The effective tax rate incurred by continuing operations was 38.9% compared to 43.9% in the same period last year. The UK project company incurred a charge to deferred tax of $2.9 million, or two thirds of a total charge of $4.5 million for the year ending March 31, 2009, with respect to a change in UK tax legislation that was introduced on July 21, 2008. Without this one-time charge, the effective tax rate for the period falls to about 29.0%. In addition, a one-time adjustment in the form of a $0.3 million charge was made to the deferred tax position of the company’s Santiago based regulated operations in respect of its water rights portfolio.
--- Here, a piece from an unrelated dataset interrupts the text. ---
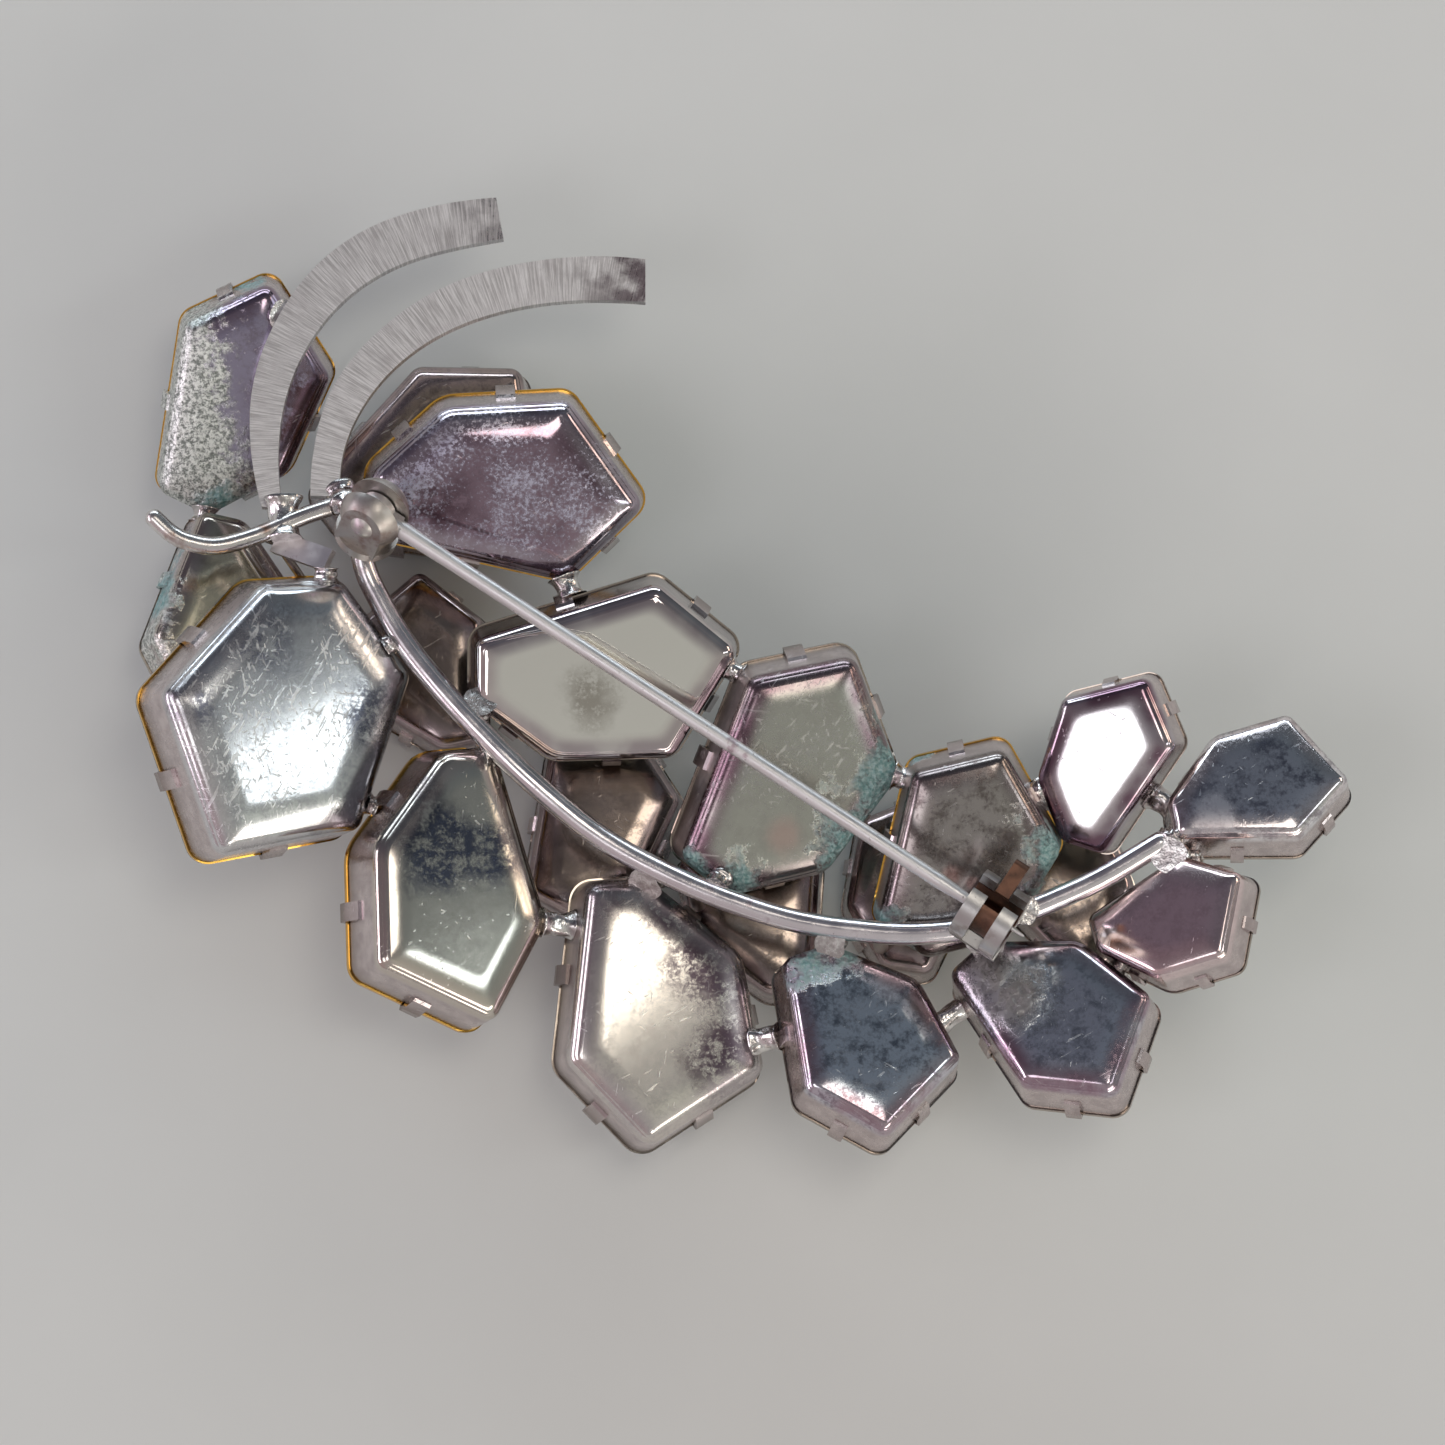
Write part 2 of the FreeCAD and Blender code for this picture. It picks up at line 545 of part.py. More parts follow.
# ---- solder and posts ----
# Pieces that a short plug of solder holds together.
BEADS = [
    ("back_setting_01", "back_setting_02"), ("back_setting_02", "back_setting_03"),
    ("back_setting_03", "back_setting_07"), ("back_setting_07", "back_setting_08"),
    ("back_setting_04", "back_setting_05"), ("back_setting_05", "back_setting_06"),
    ("back_setting_06", "back_setting_09"), ("back_setting_09", "back_setting_10"),
    ("back_setting_10", "back_setting_11"), ("back_setting_11", "back_setting_12"),
    ("back_setting_08", "back_setting_12"), ("back_setting_13", "back_setting_14"),
    ("back_setting_01", "strut"), ("back_setting_04", "joint_cheeks"),
    ("stem_wire", "back_setting_01"), ("stem_wire", "back_setting_02"),
    ("stem_wire", "back_setting_03"), ("stem_wire", "back_setting_05"),
    ("stem_wire", "back_setting_06"), ("stem_wire", "back_setting_07"),
    ("stem_wire", "back_setting_08"), ("stem_wire", "back_setting_09"),
    ("stem_wire", "back_setting_11"), ("stem_wire", "back_setting_12"),
    ("stem_wire", "catch_housing"), ("curl_wire", "joint_cheeks"),
    ("curl_wire", "tendril_outer"), ("curl_wire", "tendril_inner"),
    ("curl_wire", "strut"), ("tendril_outer", "back_setting_13"),
]
# Front settings and what their posts stand under.
POSTS = [
    ("front_setting_1", "back_setting_04"), ("front_setting_2", "stem_wire"),
    ("front_setting_3", "stem_wire"), ("front_setting_4", "stem_wire"),
    ("front_setting_5", "stem_wire"), ("front_setting_6", "stem_wire"),
    ("back_setting_14", "back_setting_01"),
]


def bar_between(first, second, radius):
    """Round bar across the narrowest gap between two pieces, let a little way into each."""
    start, end = first.distToShape(second)[1][0]
    bite = (end - start).normalize() * BAR_BITE
    return rod(start - bite, end + bite, radius)


def fitted_group(blanks, nodes):
    """Bars cut to meet every neighbour, and one another, face to face."""
    solids = []
    for solid in blanks:
        for shape in list(nodes.values()) + solids:
            if shape.BoundBox.intersect(solid.BoundBox):
                pieces = solid.cut(shape).Solids
                solid = max(pieces, key=lambda piece: piece.Volume)
        solids.append(solid)
    return Part.makeCompound(solids)


def main():
    os.makedirs("parts", exist_ok=True)
    nodes = {}
    for number, row in enumerate(BACK_LEAVES, 1):
        shape, mirrored, x, y, z, heading, tilt, lean, length, width = row
        cup, stone, _ = make_leaf(shape, mirrored, length, width)
        where = leaf_placement(x, y, z, heading, tilt, lean)
        nodes[f"back_setting_{number:02d}"] = placed(cup, where)
        nodes[f"back_stone_{number:02d}"] = placed(stone, where)
    for number, row in enumerate(FRONT_LEAVES, 1):
        shape, mirrored, x, y, heading, length, width = row
        cup, stone, height = make_leaf(shape, mirrored, length, width)
        where = leaf_placement(x, y, height + LAYOUT_ORIGIN[2], heading, 0, 0)
        nodes[f"front_setting_{number}"] = placed(cup, where)
        nodes[f"front_stone_{number}"] = placed(stone, where)

    nodes["stem_wire"] = make_wire(STEM_PATH, STEM_RADIUS)
    nodes["curl_wire"] = make_wire(CURL_PATH, CURL_RADIUS)
    for name, (outer, inner) in TENDRILS.items():
        nodes[name] = make_strip(outer, inner)
    nodes["strut"] = make_strut()
    nodes["joint_cheeks"] = make_joint(nodes["stem_wire"])
    nodes["joint_rivet"] = make_rivet()
    nodes["pin_stem"] = make_pin()
    nodes["catch_housing"] = make_housing()
    nodes["catch_rotor"] = make_rotor()

    braces = [rod(on_plan(start), on_plan(end), BRACE_RADIUS) for start, end in BRACES]
    nodes["braces"] = fitted_group(braces, nodes)
    posts = [bar_between(nodes[first], nodes[second], POST_RADIUS) for first, second in POSTS]
    nodes["front_posts"] = fitted_group(posts, nodes)
    beads = [bar_between(nodes[first], nodes[second], BEAD_RADIUS) for first, second in BEADS]
    nodes["solder_beads"] = fitted_group(beads, nodes)

    for name, shape in nodes.items():
        shape.exportStep(f"parts/{name}.step")
        print(name, shape.isValid(), len(shape.Solids), round(shape.Volume, 2))
    print("overall", Part.makeCompound(list(nodes.values())).BoundBox)


main()
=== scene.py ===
import math

import bmesh
import bpy
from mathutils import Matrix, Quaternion, Vector, geometry, noise


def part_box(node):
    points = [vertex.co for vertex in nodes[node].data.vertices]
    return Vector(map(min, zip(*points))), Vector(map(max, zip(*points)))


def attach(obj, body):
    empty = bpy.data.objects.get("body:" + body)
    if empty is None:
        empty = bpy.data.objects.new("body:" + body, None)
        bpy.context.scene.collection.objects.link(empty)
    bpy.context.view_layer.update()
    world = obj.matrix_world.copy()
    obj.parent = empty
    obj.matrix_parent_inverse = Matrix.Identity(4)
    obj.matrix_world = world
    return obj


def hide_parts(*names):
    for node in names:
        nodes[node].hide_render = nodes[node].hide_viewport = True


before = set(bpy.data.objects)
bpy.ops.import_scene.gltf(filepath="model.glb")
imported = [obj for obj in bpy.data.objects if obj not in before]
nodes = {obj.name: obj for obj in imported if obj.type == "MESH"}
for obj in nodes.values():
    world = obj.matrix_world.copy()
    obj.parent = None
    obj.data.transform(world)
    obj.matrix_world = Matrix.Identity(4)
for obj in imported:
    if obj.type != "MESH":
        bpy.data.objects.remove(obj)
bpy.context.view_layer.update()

# Metres. The brooch lies face down: stones at the bottom, pin on top.

# ---- camera ----
CAMERA_AZIMUTH = 0.0
CAMERA_ELEVATION = 80.0
CAMERA_DISTANCE = 0.450
CAMERA_TARGET = Vector((-0.00117, -0.00352, 0.0119))
SENSOR = 36.0
LENS = 171.5


def add_camera():
    elevation = math.radians(CAMERA_ELEVATION)
    azimuth = math.radians(CAMERA_AZIMUTH)
    away = Vector((
        math.sin(azimuth) * math.cos(elevation),
        -math.cos(azimuth) * math.cos(elevation),
        math.sin(elevation),
    ))
    data = bpy.data.cameras.new("camera")
    data.lens = LENS
    data.sensor_width = SENSOR
    data.clip_start = 0.01
    camera = bpy.data.objects.new("camera", data)
    camera.location = CAMERA_TARGET + away * CAMERA_DISTANCE
    camera.rotation_euler = away.to_track_quat("Z", "Y").to_euler()
    bpy.context.scene.collection.objects.link(camera)
    bpy.context.scene.camera = camera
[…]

The other significant factor impacting the effective tax rate is the extent to which the parent company incurs costs in excess of its taxable income in The Netherlands. During the period ended December 31, 2008 the parent company recorded significant taxable income with respect to favorable movements in foreign exchange rates, which has been applied against tax losses brought forward. This, in turn, had a favorable impact on the overall effective tax rate for the period.

The company’s operating cash flow increased by $8.7 million to $41.6 million during the nine months ended December 31, 2008 relative to the prior year’s comparable period.

As of December 31, 2008, the consolidated balance sheet shows cash and cash equivalents of $37.0 million.